If you plan to renovate the office restrooms, do it with low-flow toilets and faucets and LED lights with motion sensors. But don’t stop there. Change your toilet paper to recycled or bamboo and eliminate paper towel waste with jet air dryers.
Replacing your delivery van fleet over the next five years? Invest in electric, hybrid, or biofuel vehicles. Devise strategies that will increase delivery efficiencies while decreasing the number of miles those vehicles will need to travel.
The sustainability factor will add some upfront costs to strategic investments and operational procedures. However, over time, you will see a return on your investments via lower utility and fuel bills. That’s good for your business and the planet.
3. Make Sustainability Nonnegotiable
Companies have many ways to promote sustainability internally, but they have a lot of muscle externally as well. Few businesses operate in a vacuum. You can use the power of the vendor contract to encourage sustainable practices at other companies.
When a vendor bids on a contract, insist they disclose their practices so you can factor those into your assessment. A cleaning service that uses all eco-friendly products may come in with a higher bid than one that doesn’t. Make sure the value of that commitment is part of the selection equation.
If you see an opportunity to help a vendor embrace sustainability, take it. An RFP can include the requirement that a vendor hold a certification for responsibly sourced materials, for example. You could support the vendor by offering them a reasonable amount of time to achieve certification.
At the end of the day, all companies make their own decisions regarding sustainability. Your company can’t force individual members of your supply chain into submission. Still, since you choose the links in that chain, you can make sustainability a nonnegotiable part of your contracts.
4. Engage All Stakeholders
Practicing sustainability throughout a company is unquestionably easier if buy-in permeates the internal and external workings of the organization. Although it’s important to engage all stakeholders, you should start at the top. Shareholders and those in the C-suite need to put their profits and their budgets where their mouths are.
Gone are the days when a company’s sole focus should be on paying lucrative dividends to shareholders. Taking the least expensive routes possible to increase profit margins will have customers jumping ship. They want businesses to be more sustainable, and they’re willing to pay a premium for it.

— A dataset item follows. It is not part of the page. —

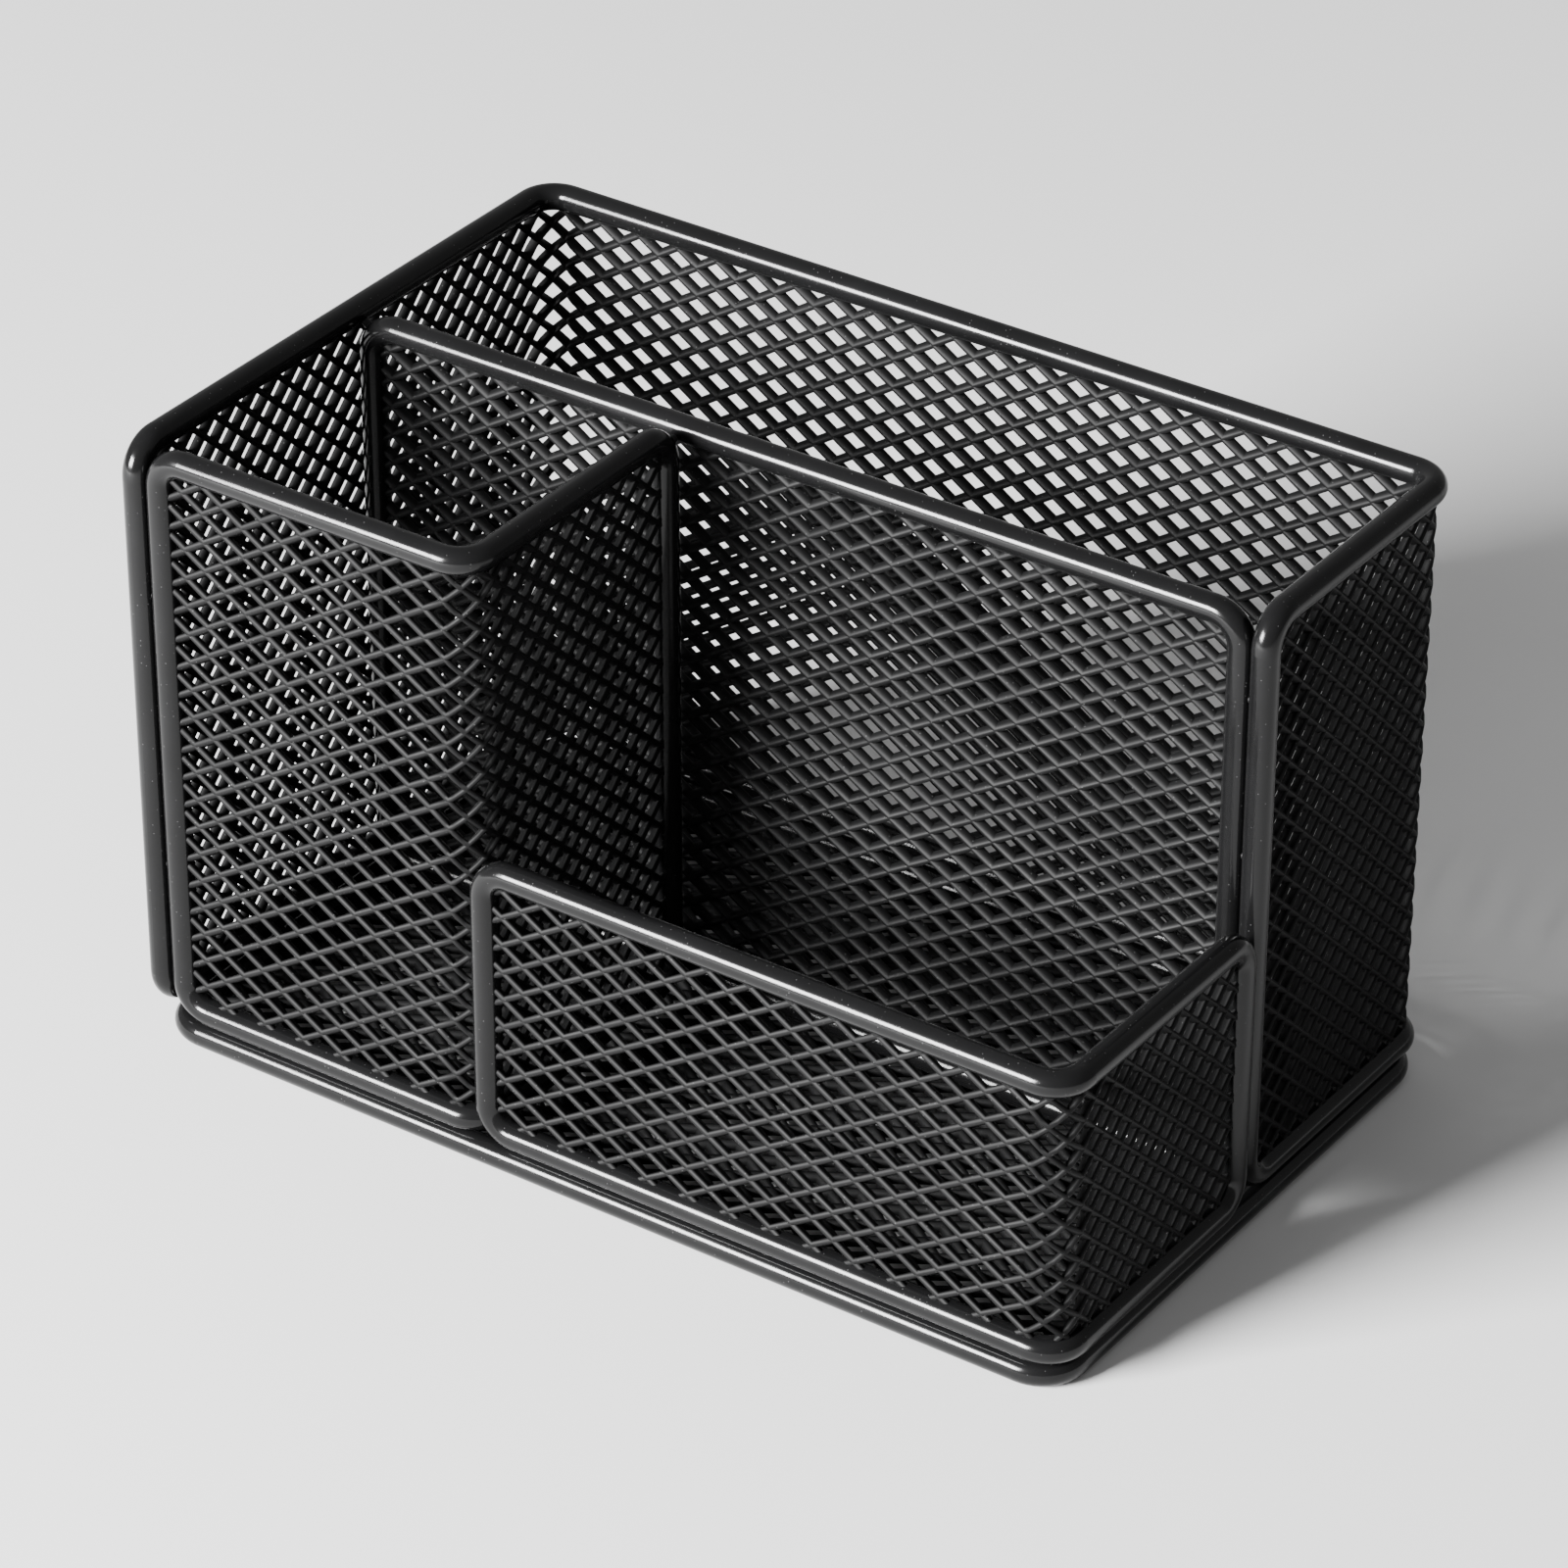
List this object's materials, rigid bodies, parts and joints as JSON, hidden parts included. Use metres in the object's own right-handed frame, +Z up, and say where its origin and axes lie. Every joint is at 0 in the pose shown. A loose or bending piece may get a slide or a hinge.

Employees at all levels should not just recognize the value of their employer’s sustainable practices. They should actively seek ways to make their jobs more environmentally friendly. Plus, they should have communications structures for making recommendations that can lead to change and the power to effect it.
Don’t leave any stakeholders out. Investors, executives, workers, vendors, consumers, governmental organizations, even the lawn service needs to embrace the concept. It takes all inhabitants to paint the town green.
5. Be Transparent
Like sustainability, stakeholders are demanding greater and greater transparency from companies. Being open about your sustainability efforts comes with significant responsibility. If you’re less than truthful about them, you will get caught, and your business will suffer.
Remember that transparency is not a PR tactic. Transparency offers businesses the opportunity to not only showcase positives, but also communicate what they’re doing to correct negatives. The balance makes your company more believable.
Sustainability efforts must be authentic, a lesson demonstrated by the Volkswagen diesel scandal. You can’t brag about an engine emitting fewer pollutants when in fact it produces markedly more. If you aren’t truly concerned about the environment, don’t pretend you are.
Stakeholders respond positively to transparency. They want to buy from, work for, and sell to companies that don’t just claim to be concerned about their carbon footprint. They want to interact with companies that are open and honest about their successes and their failures.
Pilfering natural resources and destroying the planet have historically been cheap and easy things for companies to do. The global bill for that environmental waste is now coming due. Incorporating sustainable practices at all levels of your business is neither cheap nor easy. It is, however, the right thing to do.
Businesses that do the right thing have a lot to gain, especially as more and more stakeholders demand it. Respond to that demand, and the investments you make in sustainable practices will reap dividends.
Your business doesn’t have to halt climate change all by itself or all in one go. Taking measured steps incrementally and intentionally will give your company the cred to walk the sustainability walk. That will give everyone something to talk about.